Throughout the description and claims of this specification, the words “comprise” and “contain” and variations of them mean “including but not limited to”, and they are not intended to and do not exclude other components, integers, or steps. Throughout the description and claims of this specification, the singular encompasses the plural unless the context otherwise requires. In particular, where the indefinite article is used, the specification is to be understood as contemplating plurality as well as singularity, unless the context requires otherwise. Features, integers, characteristics, or groups described in conjunction with a particular aspect, embodiment, or example of the invention are to be understood to be applicable to any other aspect, embodiment or example described herein unless incompatible therewith. All of the features disclosed in this specification (including any accompanying claims, abstract and drawings), and/or all of the steps of any method or process so disclosed, may be combined in any combination, except combinations where at least some of such features and/or steps are mutually exclusive.
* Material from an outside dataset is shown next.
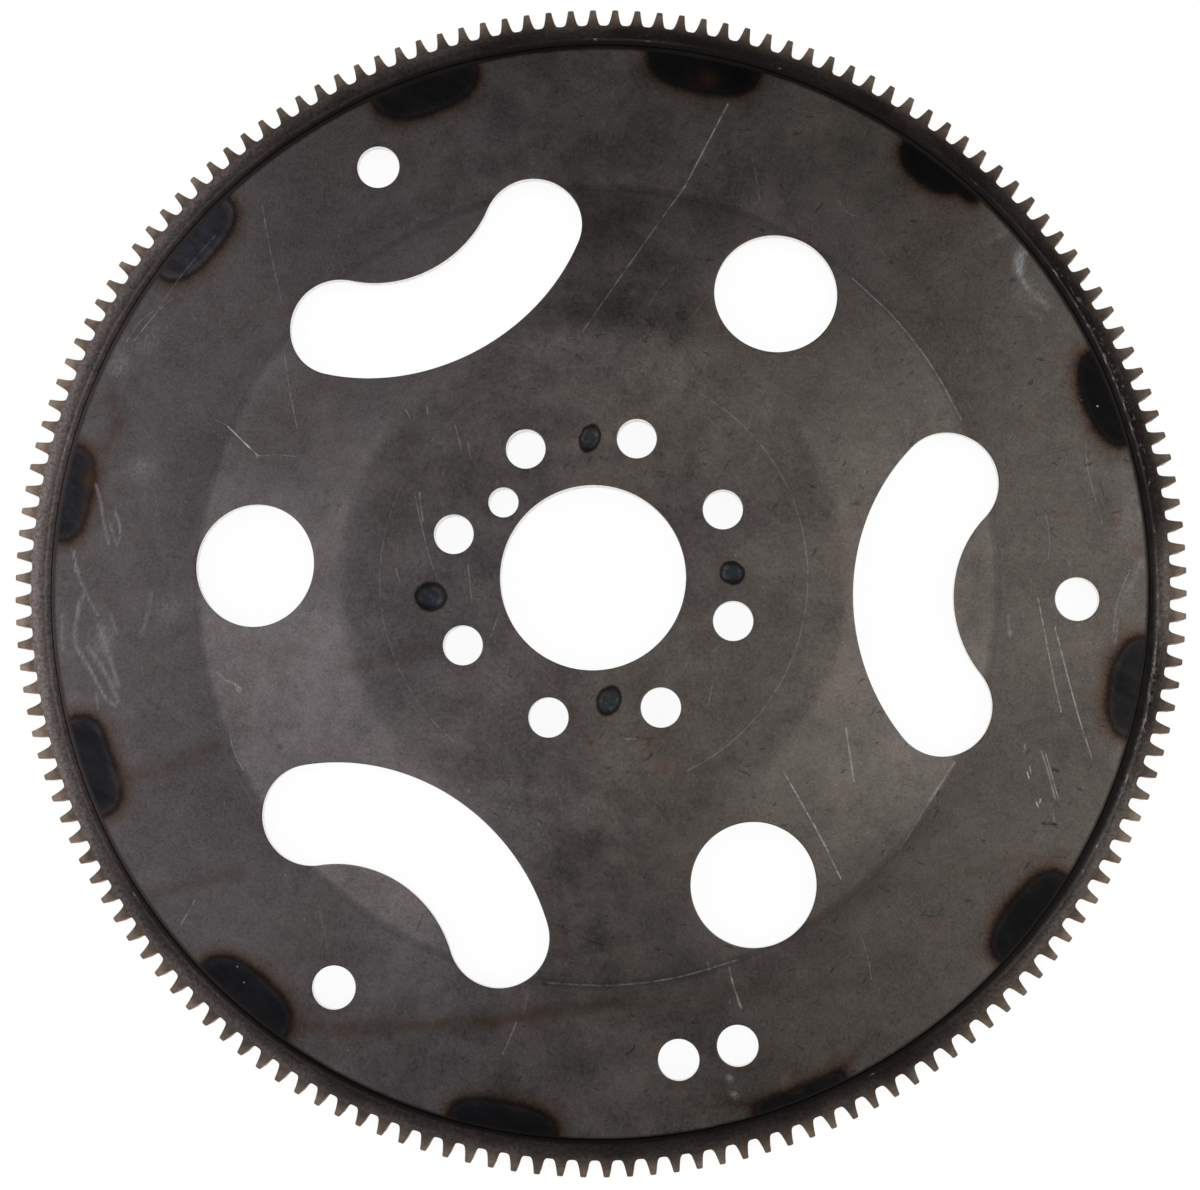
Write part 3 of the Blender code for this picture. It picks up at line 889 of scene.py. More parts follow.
def heat_mark_values(points):
    """Distance in from the nearest heat mark's outline, how pale that mark is, partly as painted glare, and
    its reddened share.
    """
    inside = np.full(len(points), -MARK_LIMIT)
    pale = np.zeros(len(points))
    for centre, half_width, depth, power, paleness in HEAT_MARKS:
        own = mark_inside(points, centre, half_width, depth, power)
        pale = np.where(own > inside, paleness, pale)
        inside = np.maximum(inside, own)
    turned = np.degrees(np.arctan2(points[:, 1], -points[:, 0])) + BLUE_CORE[0] - 180
    red = smooth_step(0.2, 1.2, -mark_inside(points, *BLUE_CORE)) * (np.abs(turned) < RED_REACH)
    return inside, pale, red


def dress_disc(item, scratches, rubs):
    """Where each mark of wear, heat, painted shade and painted highlight sits, as values that the disc's
    material reads.
    """
    points = vertex_points(item)
    flat = points[:, :2]
    radius = np.hypot(*flat.T)
    angle = np.arctan2(flat[:, 1], flat[:, 0])
    front = points[:, 2] > (disc_front(flat) + disc_back(flat)) / 2
    inside, pale, red = heat_mark_values(flat)
    middle, shift, towards = RIM_EDGE
    set_values(
        item,
        mark=inside,
        mark_pale=pale,
        mark_red=red,
        rim=radius - middle - shift * np.cos(angle - math.radians(towards)),
        scratch=line_values(flat, scratches) * front,
        rubbed=line_values(flat, rubs) * front,
        streak=streak_values(flat) * front,
        smudge=patch_values(flat, SMUDGES) * front,
        tone=np.exp(patch_values(flat, SHEET_TONES) * front),
        rust=rust_values(flat) * front,
        spot=spot_values(flat, front),
    )


def make_disc():
    holes = polar_holes([*CRANK_HOLES, DOWEL_HOLE, *CONVERTER_HOLES, *LIGHTENING_HOLES, *SERVICE_HOLES])
    rim = round_contour(np.zeros(2), DISC_RADIUS, grows=-1, step=RIM_STEP)
    bore = round_contour(np.zeros(2), BORE_RADIUS)
    contours = [rim, bore, *holes, *[slot_contour(turn) for turn in SLOT_TURNS]]
    # The pale lines near 118 mm are painted highlights along the outer bend
    arcs = [(half, strength, wide_arc(*place)) for half, strength, place in ARC_LINES]
    scratches = even_lines([*SCRATCHES, *arcs])
    rubs = even_lines(RUBS)
    guides = [row for half, _, line in [*scratches, *rubs] for row in line_guides(line, half)]
    margins = [GUIDE_MARGIN] * len(contours)
    guides = [row for row in guides if len(clear_of(row, contours, margins)) == len(row)]
    disc = build_plate(
        "disc_plate", contours, (BORE_RADIUS, DISC_RADIUS), (disc_front, disc_back), guides, detail_points(),
        ROUND_STEPS - 2)
    dress_disc(disc, scratches, rubs)
    return disc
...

The invention is not restricted to the details of any foregoing embodiments. The invention extends to any novel one, or any novel combination, of the features disclosed in this specification (including any accompanying claims, abstract and drawings), or to any novel one, or any novel combination, of the steps of any method or process so disclosed. Numerical ranges expressed in the format ‘from x to y’ and ‘between x and y’ are understood to include x and y, unless specified otherwise. When for a specific feature multiple optional ranges are described, it is understood that all ranges combining the different endpoints are also contemplated. Except in the operating and comparative examples, or where otherwise explicitly indicated, all numbers in this description indicating amounts of material or conditions of reaction, physical properties or materials and/or use are to be understood as modified by the word ‘about’.